Dataset extract

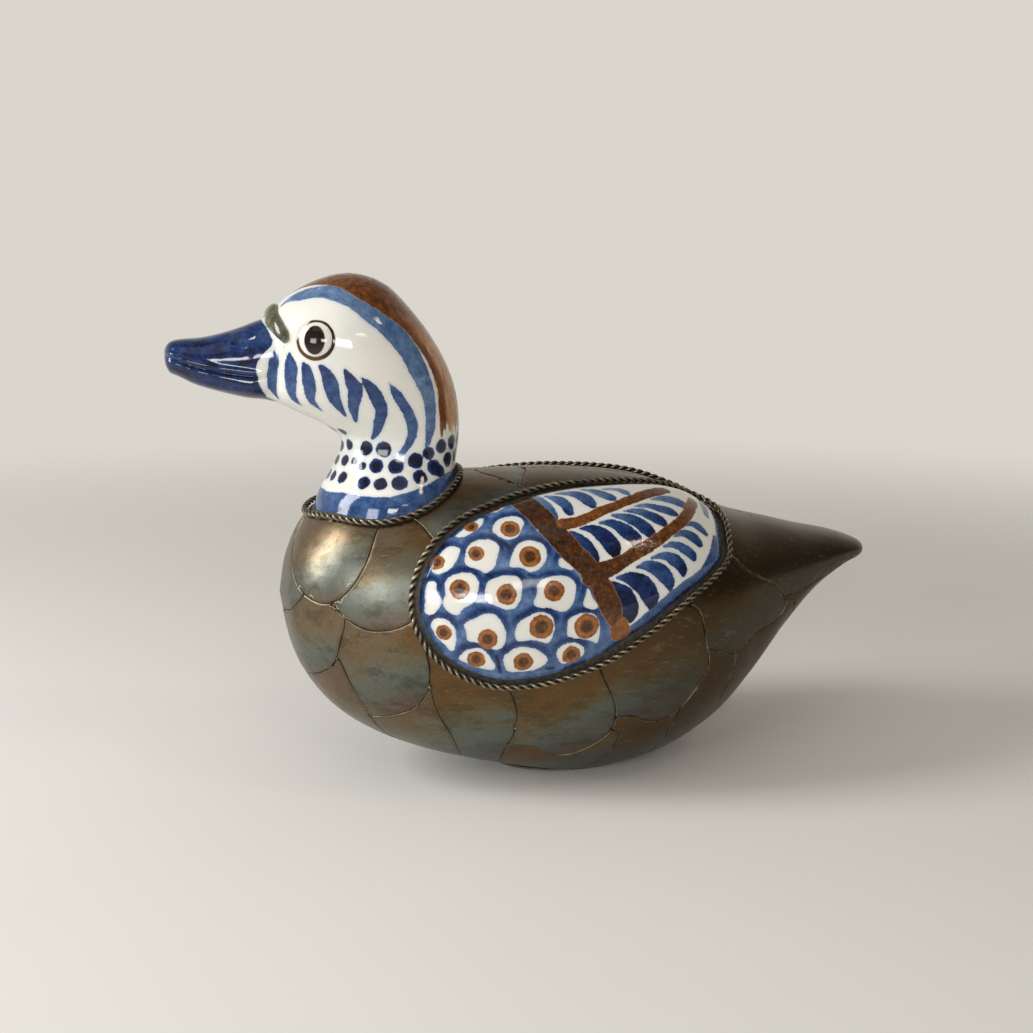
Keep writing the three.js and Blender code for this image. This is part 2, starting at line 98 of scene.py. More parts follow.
# The dark body shows in the seams at this height over the casting
SOLDER_RISE = 0.45
HEAD_VOXEL = 0.75
PLATE_THICKNESS = 0.8
# A feather is pressed down along its edge, and crowned over its reach
PRESSED_EDGE, PRESSED_DEPTH = 0.45, 0.15
CROWN_REACH, CROWN_RISE = 7, 0.12
# Share of a feather's thickness that is shown, so that it stays clear of the dark casting below
SHOWN_THICKNESS = 0.8
# Painted shade darkens the metal from here to the rear, over this length
SHADE_FROM_X, SHADE_OVER = -75, 150
FOOT_X, FOOT_LENGTH, FOOT_WIDTH = 12.0, 62.0, 44.0
# The camera: focal length and width of the frame in its pixels; azimuth, elevation and distance in metres
FOCAL_PIXELS, FRAME_PIXELS = 1390, 1033
VIEW = (-13, 11, 0.586)
# The lamps: name, azimuth, elevation, distance and size in metres, watts and colour
LAMPS = [
    ("window", -90, 26, 1.15, (0.34, 0.7), 9.4, (0.98, 0.99, 1.0)),
    ("near_window", -47, 11, 1.3, (0.36, 0.26), 2.8, (0.99, 0.99, 1.0)),
    ("low_window", -17, 14, 1.2, (0.3, 0.16), 2.6, (0.98, 0.99, 1.0)),
    ("high_window", -30, 64, 1.5, (1.2, 1.2), 2.5, (1.0, 0.98, 0.95)),
    ("room", 5, 27, 1.6, (0.3, 0.16), 1.0, (1.0, 0.92, 0.82)),
    ("ceiling", 47, 49, 1.6, (0.14, 0.14), 0.9, (1.0, 0.84, 0.66)),
]

# Body: share of its length, then back, keel, half width and waist as shares of its height and width
BODY_STATIONS = [
    (0, 0.62, 0.62, 0, 0.62), (0.014, 0.745, 0.46, 0.31, 0.614), (0.045, 0.858, 0.33, 0.51, 0.602),
    (0.1, 0.945, 0.215, 0.69, 0.577), (0.19, 0.98, 0.118, 0.865, 0.548), (0.32, 0.977, 0.04, 0.98, 0.523),
    (0.46, 0.975, -0.012, 1, 0.52), (0.59, 0.943, 0.02, 0.945, 0.53), (0.69, 0.865, 0.112, 0.8, 0.56),
    (0.76, 0.812, 0.238, 0.64, 0.598), (0.825, 0.78, 0.402, 0.5, 0.628), (0.885, 0.75, 0.538, 0.385, 0.652),
    (0.945, 0.724, 0.62, 0.27, 0.672), (0.985, 0.698, 0.65, 0.16, 0.675), (1, 0.676, 0.676, 0, 0.676),
]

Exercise
Copy every line of the material, please, keeping it exactly the same.

Exercise result
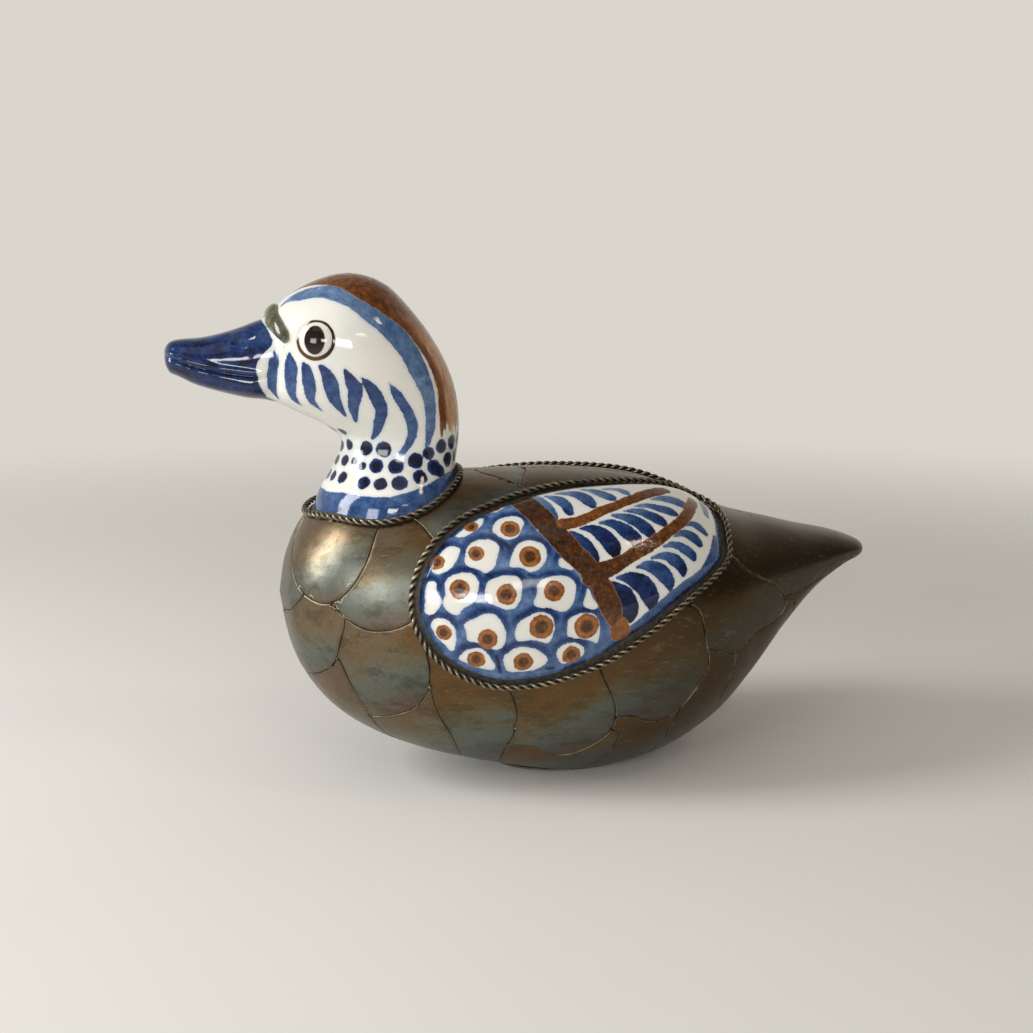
Keep writing the three.js and Blender code for this image. This is part 2, starting at line 98 of scene.py. More parts follow.
# The dark body shows in the seams at this height over the casting
SOLDER_RISE = 0.45
HEAD_VOXEL = 0.75
PLATE_THICKNESS = 0.8
# A feather is pressed down along its edge, and crowned over its reach
PRESSED_EDGE, PRESSED_DEPTH = 0.45, 0.15
CROWN_REACH, CROWN_RISE = 7, 0.12
# Share of a feather's thickness that is shown, so that it stays clear of the dark casting below
SHOWN_THICKNESS = 0.8
# Painted shade darkens the metal from here to the rear, over this length
SHADE_FROM_X, SHADE_OVER = -75, 150
FOOT_X, FOOT_LENGTH, FOOT_WIDTH = 12.0, 62.0, 44.0
# The camera: focal length and width of the frame in its pixels; azimuth, elevation and distance in metres
FOCAL_PIXELS, FRAME_PIXELS = 1390, 1033
VIEW = (-13, 11, 0.586)
# The lamps: name, azimuth, elevation, distance and size in metres, watts and colour
LAMPS = [
    ("window", -90, 26, 1.15, (0.34, 0.7), 9.4, (0.98, 0.99, 1.0)),
    ("near_window", -47, 11, 1.3, (0.36, 0.26), 2.8, (0.99, 0.99, 1.0)),
    ("low_window", -17, 14, 1.2, (0.3, 0.16), 2.6, (0.98, 0.99, 1.0)),
    ("high_window", -30, 64, 1.5, (1.2, 1.2), 2.5, (1.0, 0.98, 0.95)),
    ("room", 5, 27, 1.6, (0.3, 0.16), 1.0, (1.0, 0.92, 0.82)),
    ("ceiling", 47, 49, 1.6, (0.14, 0.14), 0.9, (1.0, 0.84, 0.66)),
]

# Body: share of its length, then back, keel, half width and waist as shares of its height and width
BODY_STATIONS = [
    (0, 0.62, 0.62, 0, 0.62), (0.014, 0.745, 0.46, 0.31, 0.614), (0.045, 0.858, 0.33, 0.51, 0.602),
    (0.1, 0.945, 0.215, 0.69, 0.577), (0.19, 0.98, 0.118, 0.865, 0.548), (0.32, 0.977, 0.04, 0.98, 0.523),
    (0.46, 0.975, -0.012, 1, 0.52), (0.59, 0.943, 0.02, 0.945, 0.53), (0.69, 0.865, 0.112, 0.8, 0.56),
    (0.76, 0.812, 0.238, 0.64, 0.598), (0.825, 0.78, 0.402, 0.5, 0.628), (0.885, 0.75, 0.538, 0.385, 0.652),
    (0.945, 0.724, 0.62, 0.27, 0.672), (0.985, 0.698, 0.65, 0.16, 0.675), (1, 0.676, 0.676, 0, 0.676),
]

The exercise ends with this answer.